Reproduce each line from the first in the data through the line that contains "import Sketcher" exactly; give nothing else.
* Begin DATA LINES *
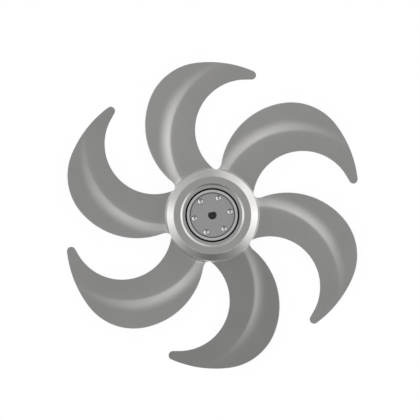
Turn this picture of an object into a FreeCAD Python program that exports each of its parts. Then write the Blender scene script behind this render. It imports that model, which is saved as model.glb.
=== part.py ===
import FreeCAD, Part
import math
import os
import Sketcher

# Axial fan impeller, 500 mm across, for a 14 mm shaft with one flat.
# A one-piece casting carries six sickle blades on a cup-shaped hub. A turned plate sits in the
# hub's front recess inside a rubber ring, and six dowel pins lock it to the hub's web. A
# flanged bush is pressed into the web from behind, and its set screw clamps the shaft.
# The axis is Z, the seen face looks to +Z, and the hub's rear rim lies in the plane Z = 0.

os.makedirs("parts", exist_ok=True)
doc = FreeCAD.newDocument("axial_fan_impeller")

# Driving dimensions, in millimetres, degrees or plain counts
SIZES = [
    ("blade_count", 6, "blades round the hub"),
    ("tip_radius", 250, "farthest reach of the blades"),
    ("outer_arc_radius", 180, "curve of the blade's outer edge"),
    ("outer_arc_lean", 5.4, "angle from the blade's axis to where the outer edge reaches farthest"),
    ("nose_radius", 7.2, "rounding of the hooked nose"),
    ("nose_reach", 63.8, "nose centre ahead of the blade's axis"),
    ("lead_bow", 28, "how far the leading edge bows behind the blade's axis"),
    ("lead_root", 7.3, "leading edge ahead of the blade's axis at the buried root"),
    ("trail_bow", 110, "how far the trailing edge bows behind the blade's axis"),
    ("trail_arc_radius", 120, "curve of the trailing edge"),
    ("trail_drop", 102.1, "centre of that curve below the blade's farthest reach"),
    ("shoulder_drop", 61, "start of the shoulder curve below the blade's farthest reach"),
    ("toe_height", 6.5, "trailing edge's toe above the hub wall"),
    ("toe_slant", 6.6, "toe's short edge longer than the straight way down to the root"),
    ("root_depth", 2.5, "blade root buried in the hub wall"),
    ("blade_pitch", 11.5, "blade slope ahead of the fold line"),
    ("fold_slope", 9, "extra slope of the riser behind the fold line"),
    ("fold_step", 3.5, "rear of the blade below the plane of its front"),
    ("fold_reach", 67, "how far the fold line bows behind the blade's axis"),
    ("fold_centre", 130, "distance up the blade at which the fold line bows most"),
    ("fold_radius", 130, "curve of the fold line seen from the front"),
    ("blade_thickness", 4, "blade thickness, measured along the shaft"),
    ("blade_margin", 8, "cutting profiles beyond the outline"),
    ("blade_level", 37, "height of the blade's front surface on its own axis"),
    ("hub_radius", 75, "outer radius of the hub"),
    ("hub_depth", 56, "hub from its rear rim to its front face"),
    ("hub_wall", 4, "side wall of the hub"),
    ("face_wall", 5, "front wall of the hub"),
    ("face_radius", 62.9, "edge between the flat face and the bevel"),
    ("bevel_drop", 7, "height of the bevel"),
    ("bevel_edge", 1.4, "width of the narrow steep edge between the bevel and the side wall"),
    ("bevel_edge_drop", 2.8, "height of that edge"),
    ("recess_depth", 4, "recess floor below the front face"),
    ("step_top_radius", 51.1, "top of the recess's sloping step"),
    ("step_foot_radius", 48.7, "foot of the recess's sloping step"),
    ("seat_radius", 43.7, "bore that the plate and its ring sit in"),
    ("seat_depth", 10, "seat below the front face"),
    ("web_thickness", 7, "web between the plate and the bush"),
    ("web_hole_radius", 16, "hole in the web"),
    ("collar_wall", 4.5, "wall round the seat"),
    ("rib_count", 6, "ribs behind the hub's face"),
    ("rib_thickness", 3.5, "thickness of each rib"),
    ("rib_drop", 22, "how far each rib falls from the web to the side wall"),
    ("rib_bite", 1, "how far the ribs run into the walls round them"),
    ("seal_width", 2.4, "gap that the rubber ring fills"),
    ("seal_clearance", 0.05, "play of the ring on each side"),
    ("seal_below", 0.8, "top of the ring below the recess floor"),
    ("plate_floor", 5, "thickness of the plate's floor"),
    ("plate_rim", 7, "height of the plate at its rim"),
    ("rim_width", 4.4, "width of the plate's raised rim"),
    ("relief_width", 1.4, "groove at the foot of the rim"),
    ("relief_depth", 1.2, "depth of that groove"),
    ("bore_radius", 7, "shaft bore"),
    ("flat_distance", 5.1, "flat of the bore from the axis"),
    ("flat_phase", 100.6, "direction that the flat looks from"),
    ("pin_count", 6, "dowel pins through the plate into the web"),
    ("pin_circle", 29.2, "radius of the circle that the pins stand on"),
    ("pin_phase", 10.6, "angle of the first pin"),
    ("pin_radius", 2.8, "outer radius of a pin"),
    ("pin_depth", 5, "how deep the pins stand in the web"),
    ("pin_play", 0.05, "pin holes wider than the pins"),
    ("mouth_radius", 5, "radius of each pin hole's countersunk mouth"),
    ("bush_flange_radius", 24, "flange behind the web"),
    ("bush_flange", 6, "thickness of that flange"),
    ("bush_radius", 15, "barrel of the bush"),
    ("bush_foot", 20, "barrel's end above the hub's rear rim"),
    ("bush_gap", 2, "top of the bush below the plate"),
    ("spigot_clearance", 0.02, "bush's spigot smaller than the web's hole"),
    ("grub_radius", 3, "nominal radius of the set screw"),
    ("thread_clearance", 0.05, "play that stands for the set screw's thread"),
    ("grub_length", 8, "length of the set screw"),
    ("grub_height", 26.5, "set screw's axis above the hub's rear rim"),
    ("grub_gap", 0.3, "set screw's point back from the bore, ready for the shaft"),
    ("grub_socket", 3, "across the flats of the set screw's socket"),
    ("grub_socket_depth", 3, "depth of that socket"),
]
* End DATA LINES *
[RESULT]:
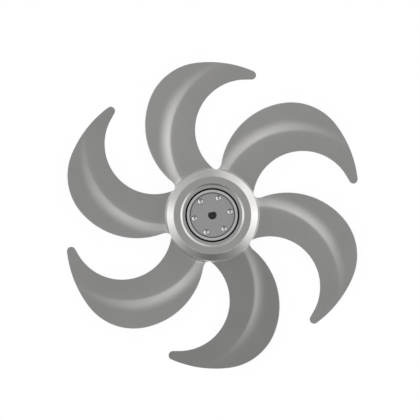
Turn this picture of an object into a FreeCAD Python program that exports each of its parts. Then write the Blender scene script behind this render. It imports that model, which is saved as model.glb.
=== part.py ===
import FreeCAD, Part
import math
import os
import Sketcher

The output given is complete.